* _Written task_: Quote, without change, all of the lines that follow.

* _Material provided_:
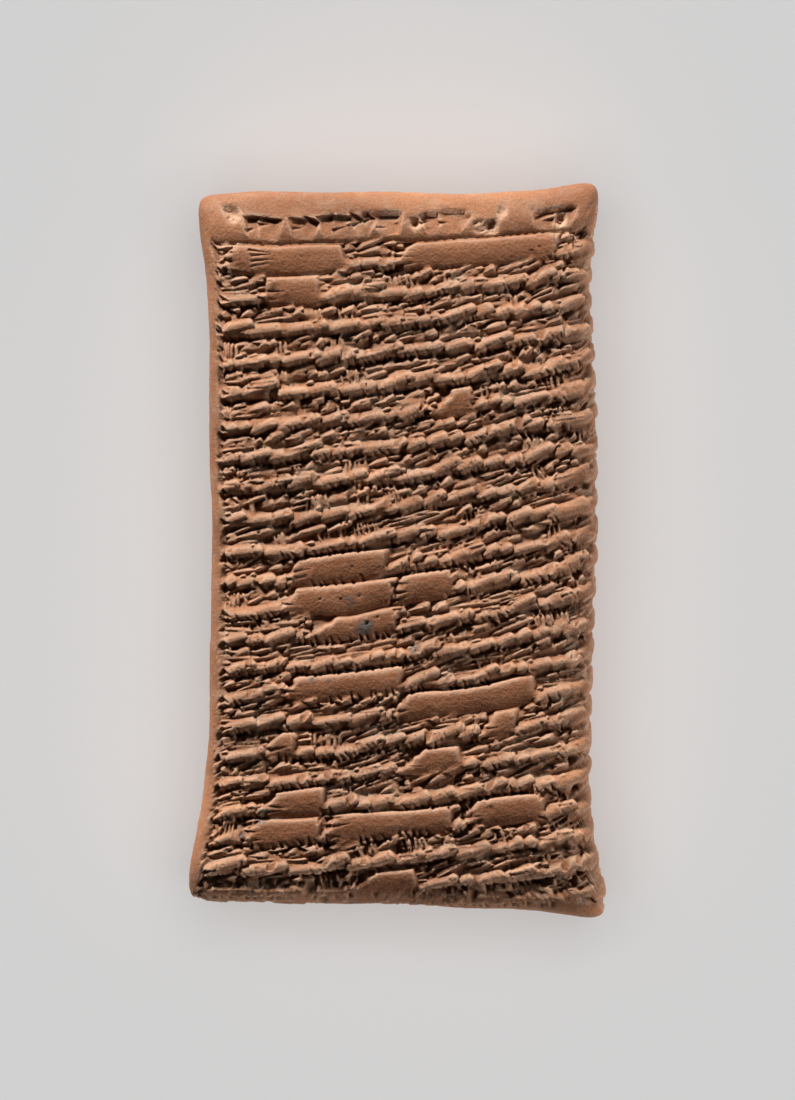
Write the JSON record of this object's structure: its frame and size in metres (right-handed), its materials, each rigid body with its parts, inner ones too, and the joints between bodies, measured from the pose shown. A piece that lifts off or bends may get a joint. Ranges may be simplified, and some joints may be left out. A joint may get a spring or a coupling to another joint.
{
  "type": "cuneiform tablet",
  "caption": "Hand-sized reddish clay tablet with pinched corners, lying on its fuller back, its face closely pressed with rows of wedge-shaped strokes that run round one edge.",
  "frame": {"origin": "middle of the tablet's plan, on the surface that its reverse lies on", "axes": "+Z out of the written obverse, +Y towards the top edge where the rows begin, +X along the rows to the right edge"},
  "size_m": [0.0602, 0.106, 0.0252],
  "materials": {
    "clay": "matte"
  },
  "bodies": {
    "root": {"tablet": "clay"}
  },
  "joints": []
}
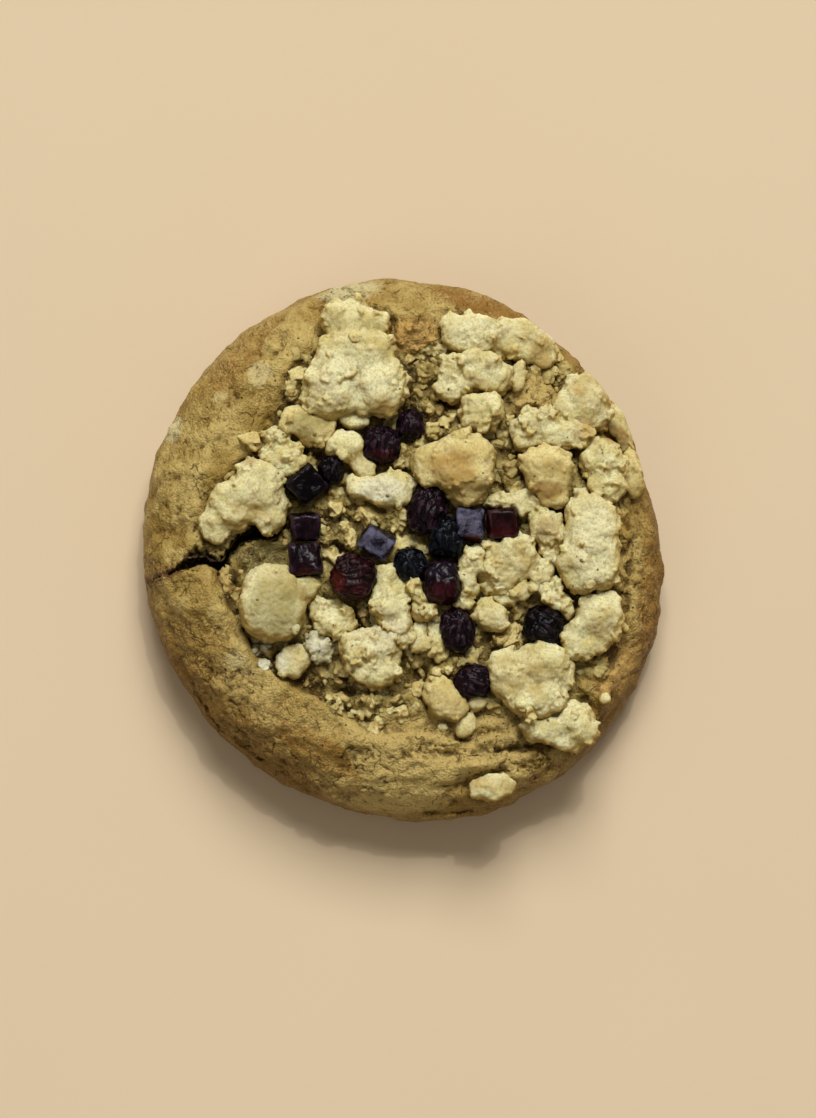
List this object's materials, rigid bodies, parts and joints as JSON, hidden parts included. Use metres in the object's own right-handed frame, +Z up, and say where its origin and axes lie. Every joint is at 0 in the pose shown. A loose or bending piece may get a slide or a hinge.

* _The answer_:
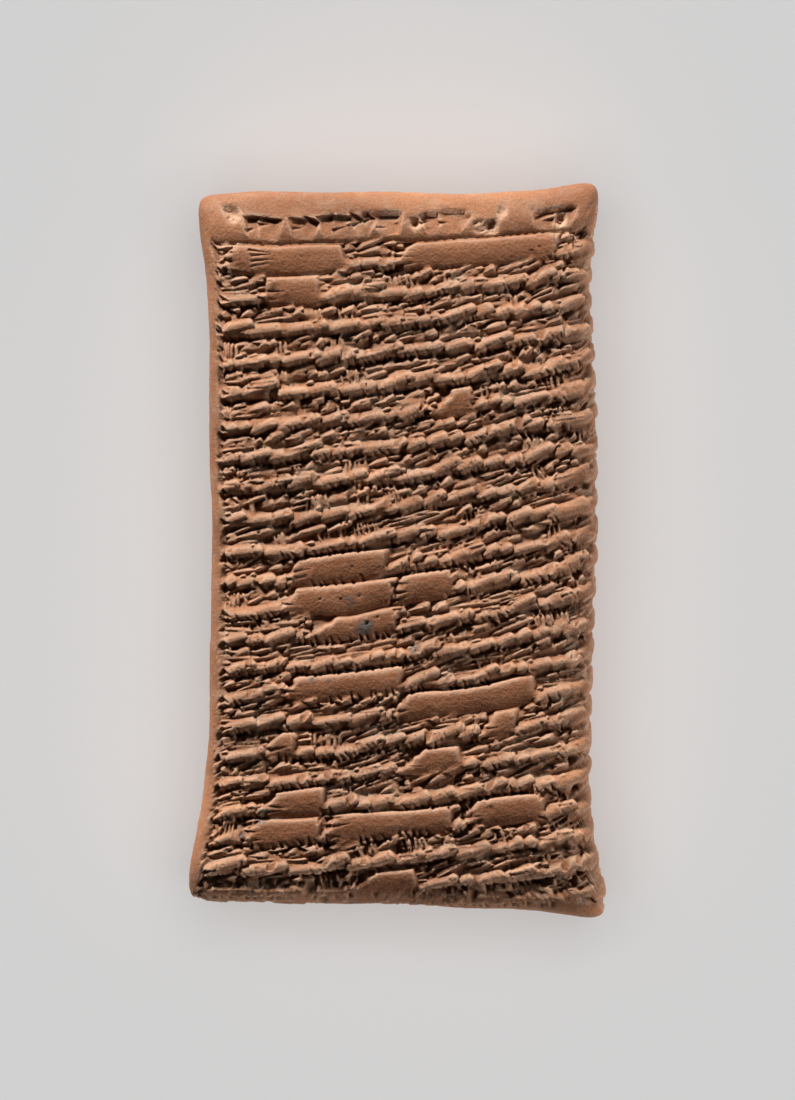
Write the JSON record of this object's structure: its frame and size in metres (right-handed), its materials, each rigid body with its parts, inner ones too, and the joints between bodies, measured from the pose shown. A piece that lifts off or bends may get a joint. Ranges may be simplified, and some joints may be left out. A joint may get a spring or a coupling to another joint.
{
  "type": "cuneiform tablet",
  "caption": "Hand-sized reddish clay tablet with pinched corners, lying on its fuller back, its face closely pressed with rows of wedge-shaped strokes that run round one edge.",
  "frame": {"origin": "middle of the tablet's plan, on the surface that its reverse lies on", "axes": "+Z out of the written obverse, +Y towards the top edge where the rows begin, +X along the rows to the right edge"},
  "size_m": [0.0602, 0.106, 0.0252],
  "materials": {
    "clay": "matte"
  },
  "bodies": {
    "root": {"tablet": "clay"}
  },
  "joints": []
}
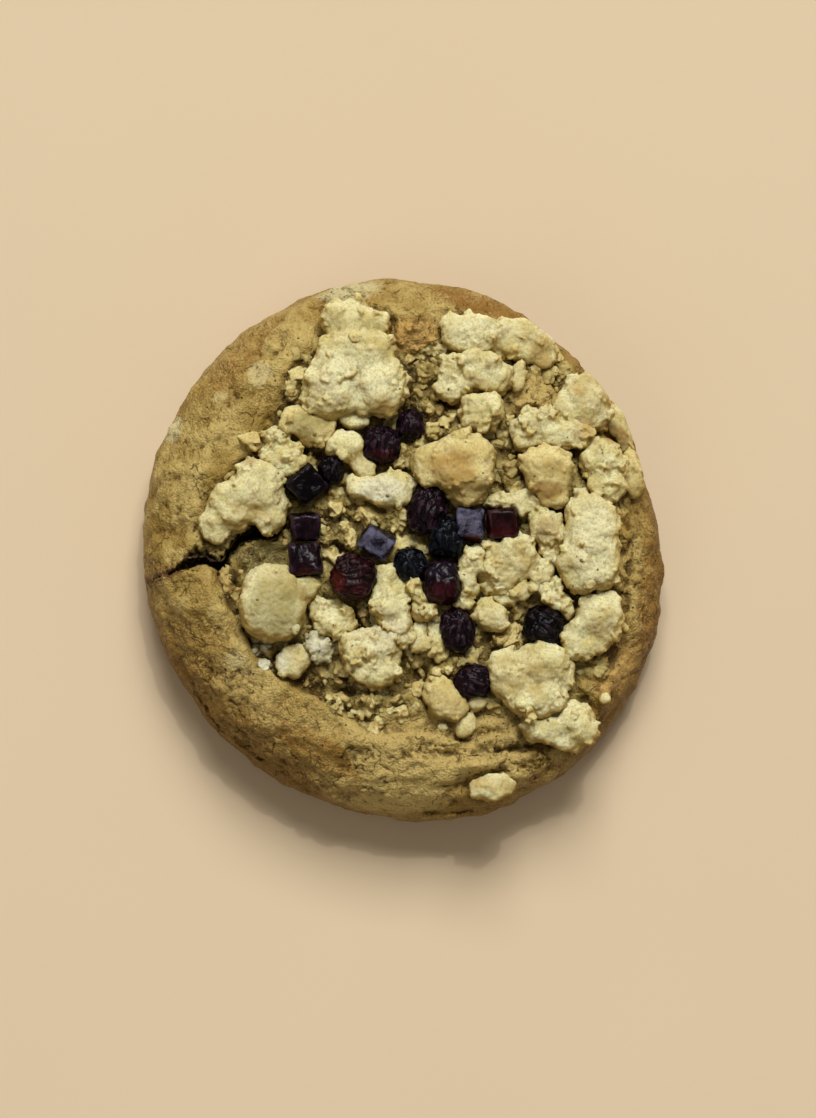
List this object's materials, rigid bodies, parts and joints as JSON, hidden parts included. Use metres in the object's own right-handed frame, +Z up, and say where its origin and axes lie. Every joint is at 0 in the pose shown. A loose or bending piece may get a slide or a hinge.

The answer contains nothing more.